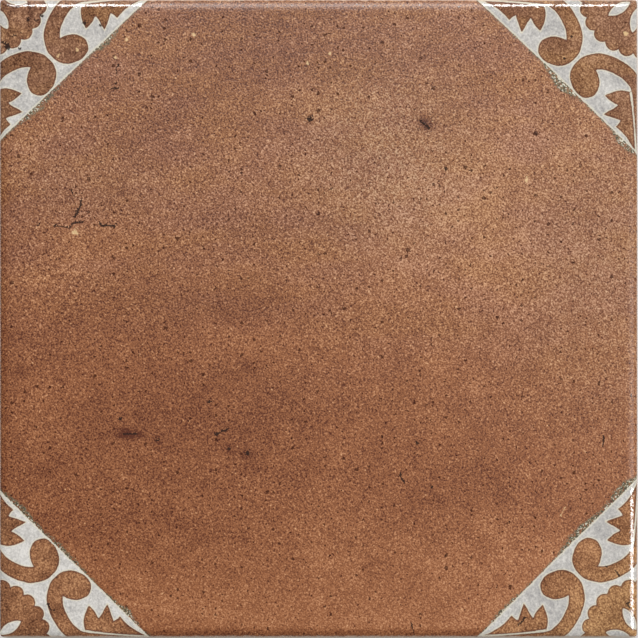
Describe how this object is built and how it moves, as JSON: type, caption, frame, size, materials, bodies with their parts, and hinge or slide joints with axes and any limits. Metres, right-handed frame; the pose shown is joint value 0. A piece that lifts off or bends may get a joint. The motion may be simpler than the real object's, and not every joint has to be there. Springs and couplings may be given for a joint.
{
  "type": "faience tile",
  "caption": "Square glazed faience wall tile with a cushioned edge, a brown octagonal field, scrollwork corners on white and a keyed back.",
  "frame": {"origin": "middle of the back, on the plane of its ribs, where the two middle ribs cross", "axes": "+Z out of the glazed face, which looks up as the tile lies on its back; +X to the right and +Y to the top of the face as it is seen in the picture"},
  "size_m": [0.2, 0.2, 0.008],
  "materials": {
    "glazed_faience": "satin terracotta-brown glaze with gloss ornament corners; unglazed biscuit on the sides and back"
  },
  "bodies": {
    "root": {"tile": "glazed_faience"}
  },
  "joints": []
}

### REQUIREMENTS
Reproduce the material in full, with no word added or dropped.

### FINISHED ANSWER
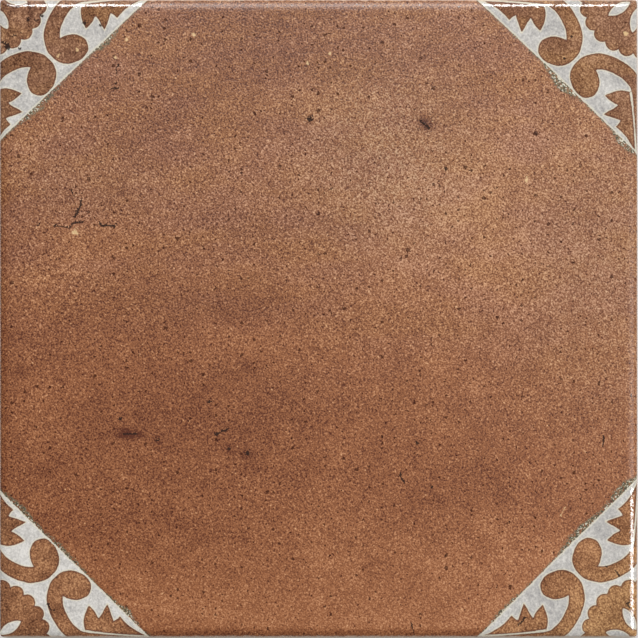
Describe how this object is built and how it moves, as JSON: type, caption, frame, size, materials, bodies with their parts, and hinge or slide joints with axes and any limits. Metres, right-handed frame; the pose shown is joint value 0. A piece that lifts off or bends may get a joint. The motion may be simpler than the real object's, and not every joint has to be there. Springs and couplings may be given for a joint.
{
  "type": "faience tile",
  "caption": "Square glazed faience wall tile with a cushioned edge, a brown octagonal field, scrollwork corners on white and a keyed back.",
  "frame": {"origin": "middle of the back, on the plane of its ribs, where the two middle ribs cross", "axes": "+Z out of the glazed face, which looks up as the tile lies on its back; +X to the right and +Y to the top of the face as it is seen in the picture"},
  "size_m": [0.2, 0.2, 0.008],
  "materials": {
    "glazed_faience": "satin terracotta-brown glaze with gloss ornament corners; unglazed biscuit on the sides and back"
  },
  "bodies": {
    "root": {"tile": "glazed_faience"}
  },
  "joints": []
}